What this task involves = Retype the listing that follows, word for word.

Material for this task =
▼▼▼

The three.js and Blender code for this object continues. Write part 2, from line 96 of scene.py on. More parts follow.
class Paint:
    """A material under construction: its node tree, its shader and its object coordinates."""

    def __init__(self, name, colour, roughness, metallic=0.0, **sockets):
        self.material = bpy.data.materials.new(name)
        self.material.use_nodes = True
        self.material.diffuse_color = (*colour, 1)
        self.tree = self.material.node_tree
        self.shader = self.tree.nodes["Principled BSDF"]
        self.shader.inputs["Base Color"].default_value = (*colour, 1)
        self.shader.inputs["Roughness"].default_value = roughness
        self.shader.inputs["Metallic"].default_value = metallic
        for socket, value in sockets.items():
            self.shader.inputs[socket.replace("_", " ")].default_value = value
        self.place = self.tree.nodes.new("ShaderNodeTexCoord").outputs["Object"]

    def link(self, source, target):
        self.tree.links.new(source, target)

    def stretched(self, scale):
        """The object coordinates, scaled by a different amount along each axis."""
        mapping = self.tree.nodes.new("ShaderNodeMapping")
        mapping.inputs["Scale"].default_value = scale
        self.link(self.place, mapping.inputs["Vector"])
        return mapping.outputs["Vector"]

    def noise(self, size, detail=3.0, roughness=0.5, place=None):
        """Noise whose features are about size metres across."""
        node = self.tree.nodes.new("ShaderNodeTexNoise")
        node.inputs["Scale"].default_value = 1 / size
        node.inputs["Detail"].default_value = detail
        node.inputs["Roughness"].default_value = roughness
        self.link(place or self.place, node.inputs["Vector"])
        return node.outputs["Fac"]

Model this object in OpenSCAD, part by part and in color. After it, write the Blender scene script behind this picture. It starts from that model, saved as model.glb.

▲▲▲

Correct response =
The three.js and Blender code for this object continues. Write part 2, from line 96 of scene.py on. More parts follow.
class Paint:
    """A material under construction: its node tree, its shader and its object coordinates."""

    def __init__(self, name, colour, roughness, metallic=0.0, **sockets):
        self.material = bpy.data.materials.new(name)
        self.material.use_nodes = True
        self.material.diffuse_color = (*colour, 1)
        self.tree = self.material.node_tree
        self.shader = self.tree.nodes["Principled BSDF"]
        self.shader.inputs["Base Color"].default_value = (*colour, 1)
        self.shader.inputs["Roughness"].default_value = roughness
        self.shader.inputs["Metallic"].default_value = metallic
        for socket, value in sockets.items():
            self.shader.inputs[socket.replace("_", " ")].default_value = value
        self.place = self.tree.nodes.new("ShaderNodeTexCoord").outputs["Object"]

    def link(self, source, target):
        self.tree.links.new(source, target)

    def stretched(self, scale):
        """The object coordinates, scaled by a different amount along each axis."""
        mapping = self.tree.nodes.new("ShaderNodeMapping")
        mapping.inputs["Scale"].default_value = scale
        self.link(self.place, mapping.inputs["Vector"])
        return mapping.outputs["Vector"]

    def noise(self, size, detail=3.0, roughness=0.5, place=None):
        """Noise whose features are about size metres across."""
        node = self.tree.nodes.new("ShaderNodeTexNoise")
        node.inputs["Scale"].default_value = 1 / size
        node.inputs["Detail"].default_value = detail
        node.inputs["Roughness"].default_value = roughness
        self.link(place or self.place, node.inputs["Vector"])
        return node.outputs["Fac"]

Model this object in OpenSCAD, part by part and in color. After it, write the Blender scene script behind this picture. It starts from that model, saved as model.glb.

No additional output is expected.